Jean-Pierre Antonios

Personal information
- Born: 30 January 1965 (age 61) Kuwait

Sport
- Country: Finland
- Sport: Para archery

Medal record
Para archery
Representing Finland
World Championships
| Gold medal – first place | 2013 Bangkok | Individual compound W1 |
| Silver medal – second place | 2005 Massa Carrara | Individual compound W1 |
| Bronze medal – third place | 2011 Turin | Individual compound W1 |
European Championships
| Gold medal – first place | 2010 Vichy | Individual compound W1 |
| Gold medal – first place | 2014 Nottwil | Individual compound W1 |

= Jean-Pierre Antonios =

Finnish-Kuwaiti Paralympic archer

Jean-Pierre Antonios (born 30 January 1965 in Kuwait) is a Finnish-Kuwaiti Paralympic archer who competes at international archery competitions. He is a World champion and double European champion in the compound bow.

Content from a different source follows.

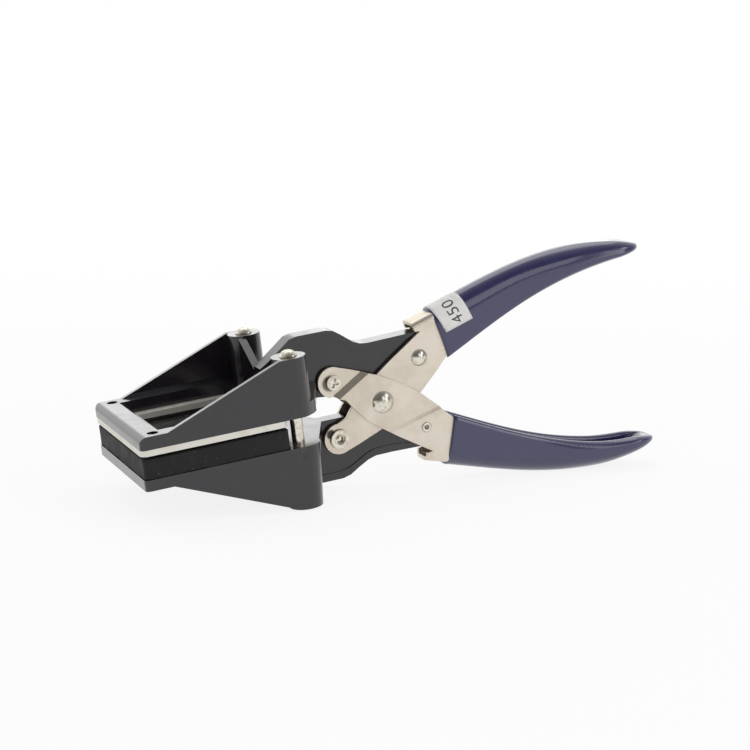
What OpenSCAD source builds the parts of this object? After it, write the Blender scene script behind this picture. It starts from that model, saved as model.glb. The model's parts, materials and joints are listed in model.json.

Antonios was a militant for the Lebanese Forces until the late 1980s then emigrated to Finland as an asylum seeker in 1990. He visited his home nation of Lebanon in 1997, on his way to the country, he contracted campylobacter which resulted in his central nervous system get destroyed and was diagnosed with Gullain Barré syndrome. He returned to Finland and was put on a ventilator for three months, he spent a total of thirteen months in the hospital and he used a wheelchair since then.

In 2000, he was granted Finnish citizenship and also took up archery then competed internationally in 2002. He has competed at four Paralympic Games, his highest achievement was in his debut Games at the 2004 Summer Paralympics and 2012 Summer Paralympics where he reached the quarterfinals in the individual compound.